Menurut peneliti Badan Riset dan Inovasi Nasional (BRIN), MuhammadRezaCordova, riset yang sudah dilakukan sejak 2022 menunjukkan bahwa mikroplastik ini berasal dari serat sintetis pakaian, debu kendaraan dan ban, sisa pembakaran sampah plastik, serta degradasi plastik di ruang terbuka.  Angka yang mengejutkan: rata-rata sekitar 15 partikel mikroplastik per meter persegi per hari ditemukan dalam sampel hujan di kawasan pesisir pantai. 

Dari perspektif kesehatan masyarakat, hal ini bukanlah masalah kecil. BRIN menegaskan bahwa air hujan yang mengandung mikroplastik tidak layak langsung dikonsumsi tanpa perlakuan lebih dahulu. Peneliti Cordova mengimbau bahwa pengolahan air hujan sebelum konsumsi harus ditingkatkan dengan filtrasi berlapis dan koagulasi agar partikel mikro dapat tersaring.

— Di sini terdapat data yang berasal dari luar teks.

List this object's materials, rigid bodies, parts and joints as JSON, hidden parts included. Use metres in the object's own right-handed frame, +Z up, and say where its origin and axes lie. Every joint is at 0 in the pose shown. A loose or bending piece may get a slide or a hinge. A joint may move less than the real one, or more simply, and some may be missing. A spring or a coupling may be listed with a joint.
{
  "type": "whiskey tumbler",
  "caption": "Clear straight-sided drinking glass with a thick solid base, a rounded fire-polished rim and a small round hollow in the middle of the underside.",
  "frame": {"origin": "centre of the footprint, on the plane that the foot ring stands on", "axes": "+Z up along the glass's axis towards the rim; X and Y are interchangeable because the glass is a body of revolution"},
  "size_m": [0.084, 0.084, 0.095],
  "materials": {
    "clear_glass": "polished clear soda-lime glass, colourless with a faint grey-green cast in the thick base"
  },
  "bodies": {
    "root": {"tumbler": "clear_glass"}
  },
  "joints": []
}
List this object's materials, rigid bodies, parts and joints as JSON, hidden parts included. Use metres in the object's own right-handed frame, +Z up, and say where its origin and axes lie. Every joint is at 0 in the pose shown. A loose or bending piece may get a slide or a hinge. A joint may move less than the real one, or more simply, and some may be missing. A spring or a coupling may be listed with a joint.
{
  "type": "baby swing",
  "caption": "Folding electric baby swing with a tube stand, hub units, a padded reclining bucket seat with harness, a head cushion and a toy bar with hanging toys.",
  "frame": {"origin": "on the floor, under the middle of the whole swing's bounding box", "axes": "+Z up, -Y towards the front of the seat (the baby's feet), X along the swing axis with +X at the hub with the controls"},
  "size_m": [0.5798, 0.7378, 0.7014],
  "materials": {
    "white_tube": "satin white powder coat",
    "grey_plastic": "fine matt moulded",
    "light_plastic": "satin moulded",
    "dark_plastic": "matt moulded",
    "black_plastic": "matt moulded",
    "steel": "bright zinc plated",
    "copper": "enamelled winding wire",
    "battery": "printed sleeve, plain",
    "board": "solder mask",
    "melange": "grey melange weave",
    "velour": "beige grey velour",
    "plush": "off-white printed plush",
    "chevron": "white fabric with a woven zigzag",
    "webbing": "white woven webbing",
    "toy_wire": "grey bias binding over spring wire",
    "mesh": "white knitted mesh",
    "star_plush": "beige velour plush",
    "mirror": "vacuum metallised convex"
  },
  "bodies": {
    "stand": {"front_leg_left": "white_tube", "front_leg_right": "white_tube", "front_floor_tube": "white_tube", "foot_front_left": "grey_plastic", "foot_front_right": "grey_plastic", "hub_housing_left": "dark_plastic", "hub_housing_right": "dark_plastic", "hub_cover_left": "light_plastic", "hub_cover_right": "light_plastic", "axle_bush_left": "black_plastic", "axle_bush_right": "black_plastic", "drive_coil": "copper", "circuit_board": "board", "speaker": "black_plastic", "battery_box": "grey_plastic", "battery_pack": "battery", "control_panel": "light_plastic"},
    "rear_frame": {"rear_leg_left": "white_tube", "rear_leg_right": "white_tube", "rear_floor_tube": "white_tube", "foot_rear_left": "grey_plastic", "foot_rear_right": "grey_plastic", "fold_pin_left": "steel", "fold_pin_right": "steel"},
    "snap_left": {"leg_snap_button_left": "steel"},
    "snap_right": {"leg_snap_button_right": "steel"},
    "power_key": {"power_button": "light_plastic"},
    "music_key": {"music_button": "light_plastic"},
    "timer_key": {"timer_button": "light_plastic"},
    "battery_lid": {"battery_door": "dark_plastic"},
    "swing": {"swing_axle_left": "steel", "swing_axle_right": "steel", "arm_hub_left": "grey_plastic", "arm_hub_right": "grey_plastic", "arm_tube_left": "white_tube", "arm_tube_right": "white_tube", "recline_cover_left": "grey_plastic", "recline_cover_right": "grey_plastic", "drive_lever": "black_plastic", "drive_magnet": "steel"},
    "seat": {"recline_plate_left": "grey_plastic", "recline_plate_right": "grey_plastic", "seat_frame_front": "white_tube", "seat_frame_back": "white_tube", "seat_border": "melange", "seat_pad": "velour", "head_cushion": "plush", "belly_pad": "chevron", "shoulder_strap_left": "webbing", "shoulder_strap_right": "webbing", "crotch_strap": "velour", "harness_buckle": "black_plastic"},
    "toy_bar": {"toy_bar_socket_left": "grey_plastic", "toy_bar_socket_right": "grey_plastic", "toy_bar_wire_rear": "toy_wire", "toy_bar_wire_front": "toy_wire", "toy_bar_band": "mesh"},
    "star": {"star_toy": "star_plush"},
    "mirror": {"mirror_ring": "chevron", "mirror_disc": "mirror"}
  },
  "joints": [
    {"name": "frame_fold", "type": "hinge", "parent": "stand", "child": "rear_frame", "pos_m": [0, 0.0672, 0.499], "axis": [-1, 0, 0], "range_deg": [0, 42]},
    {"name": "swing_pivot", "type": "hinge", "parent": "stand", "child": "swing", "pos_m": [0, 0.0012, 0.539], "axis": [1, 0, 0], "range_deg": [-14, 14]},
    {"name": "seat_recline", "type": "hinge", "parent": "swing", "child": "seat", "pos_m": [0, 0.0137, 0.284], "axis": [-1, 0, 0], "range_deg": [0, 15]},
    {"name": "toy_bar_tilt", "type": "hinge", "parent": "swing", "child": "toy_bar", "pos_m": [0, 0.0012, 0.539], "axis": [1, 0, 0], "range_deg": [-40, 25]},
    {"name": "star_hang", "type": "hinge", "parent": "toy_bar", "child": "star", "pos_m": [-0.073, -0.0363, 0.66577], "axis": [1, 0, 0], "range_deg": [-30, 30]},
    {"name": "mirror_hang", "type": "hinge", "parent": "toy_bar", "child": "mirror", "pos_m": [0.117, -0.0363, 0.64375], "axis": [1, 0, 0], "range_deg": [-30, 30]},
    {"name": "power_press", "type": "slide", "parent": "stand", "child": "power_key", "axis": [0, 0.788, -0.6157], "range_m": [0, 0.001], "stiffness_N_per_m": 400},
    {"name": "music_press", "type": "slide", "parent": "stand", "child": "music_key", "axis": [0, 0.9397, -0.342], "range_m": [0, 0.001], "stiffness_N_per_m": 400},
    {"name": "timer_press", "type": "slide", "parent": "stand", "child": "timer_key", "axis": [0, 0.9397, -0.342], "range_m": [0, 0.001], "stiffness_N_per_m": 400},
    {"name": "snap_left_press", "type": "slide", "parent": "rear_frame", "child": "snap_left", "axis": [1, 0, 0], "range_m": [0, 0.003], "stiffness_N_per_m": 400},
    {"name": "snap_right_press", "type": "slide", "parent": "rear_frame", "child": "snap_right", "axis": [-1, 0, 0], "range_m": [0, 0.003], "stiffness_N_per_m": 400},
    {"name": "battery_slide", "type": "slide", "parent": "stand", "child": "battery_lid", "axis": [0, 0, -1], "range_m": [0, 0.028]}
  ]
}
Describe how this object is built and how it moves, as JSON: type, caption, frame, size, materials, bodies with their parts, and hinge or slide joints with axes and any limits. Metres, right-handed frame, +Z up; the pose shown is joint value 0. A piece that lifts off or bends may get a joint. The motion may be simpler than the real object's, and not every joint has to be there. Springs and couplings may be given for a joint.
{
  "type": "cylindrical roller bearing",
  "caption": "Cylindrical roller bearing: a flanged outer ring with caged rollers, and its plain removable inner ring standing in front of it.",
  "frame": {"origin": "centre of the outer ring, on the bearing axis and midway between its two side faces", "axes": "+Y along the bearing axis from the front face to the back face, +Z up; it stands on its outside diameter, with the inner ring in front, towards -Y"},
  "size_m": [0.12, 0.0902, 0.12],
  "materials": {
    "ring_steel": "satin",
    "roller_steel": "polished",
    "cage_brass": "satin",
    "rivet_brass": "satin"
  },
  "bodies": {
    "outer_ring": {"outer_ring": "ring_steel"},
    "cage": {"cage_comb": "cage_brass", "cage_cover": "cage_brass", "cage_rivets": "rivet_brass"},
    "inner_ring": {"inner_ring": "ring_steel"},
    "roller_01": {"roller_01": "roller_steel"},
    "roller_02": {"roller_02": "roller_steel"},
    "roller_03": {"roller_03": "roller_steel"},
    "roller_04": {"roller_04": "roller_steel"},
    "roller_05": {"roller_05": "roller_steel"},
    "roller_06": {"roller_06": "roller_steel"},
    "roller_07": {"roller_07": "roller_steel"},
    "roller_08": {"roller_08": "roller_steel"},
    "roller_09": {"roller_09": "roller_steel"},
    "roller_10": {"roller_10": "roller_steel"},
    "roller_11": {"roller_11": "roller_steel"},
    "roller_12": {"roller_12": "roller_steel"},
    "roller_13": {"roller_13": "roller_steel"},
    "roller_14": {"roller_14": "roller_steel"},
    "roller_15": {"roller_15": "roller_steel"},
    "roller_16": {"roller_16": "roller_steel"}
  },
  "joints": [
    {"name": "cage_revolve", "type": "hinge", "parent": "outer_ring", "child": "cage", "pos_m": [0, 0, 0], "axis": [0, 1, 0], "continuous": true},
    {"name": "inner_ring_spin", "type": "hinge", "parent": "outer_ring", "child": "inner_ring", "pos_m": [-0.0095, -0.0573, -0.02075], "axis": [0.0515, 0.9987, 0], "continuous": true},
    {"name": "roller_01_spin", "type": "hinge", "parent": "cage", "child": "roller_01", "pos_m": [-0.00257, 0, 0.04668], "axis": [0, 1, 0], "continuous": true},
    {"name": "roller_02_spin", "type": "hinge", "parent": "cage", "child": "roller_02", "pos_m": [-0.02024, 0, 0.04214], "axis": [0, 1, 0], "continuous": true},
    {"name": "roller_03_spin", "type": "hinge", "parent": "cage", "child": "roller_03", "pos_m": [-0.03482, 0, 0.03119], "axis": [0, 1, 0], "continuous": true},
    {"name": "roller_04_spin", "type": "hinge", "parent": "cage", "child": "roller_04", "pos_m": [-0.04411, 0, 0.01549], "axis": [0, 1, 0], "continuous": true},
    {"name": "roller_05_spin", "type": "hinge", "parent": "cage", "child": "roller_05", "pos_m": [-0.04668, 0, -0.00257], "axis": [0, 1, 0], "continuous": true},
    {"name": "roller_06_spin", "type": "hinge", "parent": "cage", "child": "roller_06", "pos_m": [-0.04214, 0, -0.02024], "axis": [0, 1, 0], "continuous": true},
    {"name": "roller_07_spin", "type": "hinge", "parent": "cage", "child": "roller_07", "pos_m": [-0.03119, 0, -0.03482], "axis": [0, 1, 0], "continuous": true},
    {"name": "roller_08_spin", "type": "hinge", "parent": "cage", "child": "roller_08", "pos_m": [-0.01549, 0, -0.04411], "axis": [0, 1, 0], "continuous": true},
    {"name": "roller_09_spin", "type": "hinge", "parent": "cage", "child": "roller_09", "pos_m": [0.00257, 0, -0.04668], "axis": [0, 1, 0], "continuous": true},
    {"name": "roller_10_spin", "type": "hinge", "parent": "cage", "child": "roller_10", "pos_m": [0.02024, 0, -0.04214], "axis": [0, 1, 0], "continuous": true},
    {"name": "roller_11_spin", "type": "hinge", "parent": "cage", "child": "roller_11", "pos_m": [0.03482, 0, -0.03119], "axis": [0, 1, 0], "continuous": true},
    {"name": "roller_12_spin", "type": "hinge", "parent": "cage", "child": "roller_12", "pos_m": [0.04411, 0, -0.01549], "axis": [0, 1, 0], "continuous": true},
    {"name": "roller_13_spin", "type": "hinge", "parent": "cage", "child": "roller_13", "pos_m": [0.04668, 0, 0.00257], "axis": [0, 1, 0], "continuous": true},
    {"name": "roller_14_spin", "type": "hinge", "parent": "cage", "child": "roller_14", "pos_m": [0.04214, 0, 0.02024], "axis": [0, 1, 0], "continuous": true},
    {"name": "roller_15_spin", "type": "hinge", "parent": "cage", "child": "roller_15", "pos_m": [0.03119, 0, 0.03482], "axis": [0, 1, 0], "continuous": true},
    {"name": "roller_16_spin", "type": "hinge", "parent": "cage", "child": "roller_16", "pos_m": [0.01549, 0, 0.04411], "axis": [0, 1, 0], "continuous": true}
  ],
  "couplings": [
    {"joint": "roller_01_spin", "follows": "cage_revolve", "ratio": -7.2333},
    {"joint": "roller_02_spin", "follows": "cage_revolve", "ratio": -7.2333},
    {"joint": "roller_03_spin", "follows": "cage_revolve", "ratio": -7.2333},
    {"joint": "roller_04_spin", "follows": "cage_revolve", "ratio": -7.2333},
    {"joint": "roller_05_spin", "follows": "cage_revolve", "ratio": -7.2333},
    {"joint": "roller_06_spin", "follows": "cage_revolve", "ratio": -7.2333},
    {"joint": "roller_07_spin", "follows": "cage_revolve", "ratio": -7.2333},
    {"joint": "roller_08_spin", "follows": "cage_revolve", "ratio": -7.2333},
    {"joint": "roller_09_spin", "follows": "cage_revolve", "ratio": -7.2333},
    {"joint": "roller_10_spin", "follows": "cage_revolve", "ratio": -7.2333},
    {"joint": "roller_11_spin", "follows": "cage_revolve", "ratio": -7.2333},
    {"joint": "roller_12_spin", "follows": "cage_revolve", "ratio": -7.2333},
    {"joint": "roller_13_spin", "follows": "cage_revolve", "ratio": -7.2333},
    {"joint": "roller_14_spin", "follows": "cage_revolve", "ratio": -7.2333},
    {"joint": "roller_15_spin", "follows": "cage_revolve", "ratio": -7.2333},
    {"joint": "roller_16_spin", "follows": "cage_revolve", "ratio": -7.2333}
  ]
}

Dampak yang mungkin muncul antara lain iritasi, peradangan, bahkan paparan bahan kimia berbahaya karena mikroplastik dapat membawa aditif plastik seperti BPA atau ftalat, atau menyerap polutan lain yang kemudian masuk ke tubuh manusia.

Urgensi masalah ini diperkuat oleh fakta bahwa pencemaran plastik tidak lagi terbatas pada sungai atau laut, kini telah sampai ke atmosfer dan kembali turun bersama hujan. 

Menurut berita dari Suara.com, temuan ini membuat kementerian lingkungan menyebut kawasan Jabodetabek berada dalam kondisi darurat lingkungan karena “semua sungai tercemar” dan kini hujan plastik menjadi kenyataan. Artinya, warga kota besar seperti Jakarta tak hanya menghadapi polusi udara dan air permukaan, tapi juga hujan yang membawa potensi kontaminasi plastik.

Dalam konteks tersebut, langkah pengurangan plastik sekali pakai, pengelolaan sampah yang lebih baik, dan memperkuat sistem pemantauan kualitas lingkungan (termasuk udara dan air hujan) menjadi sangat penting. 

BRIN berharap hasil riset ini menjadi pijakan untuk kebijakan berbasis bukti yang memperhitungkan bahwa plastik kini menjadi polutan non-tradisional yang bisa menembus atmosfer dan kembali ke manusia. 

Singkatnya, hujan yang dulu kita anggap sebagai penyuci alam kini membawa ancaman tak kasat mata: mikroplastik. Dan saat langit kota seperti Jakarta menurunkan partikel-plastik, maka kesadaran kita terhadap kesehatan, lingkungan, dan tanggung jawab kolektif menjadi semakin mendesak.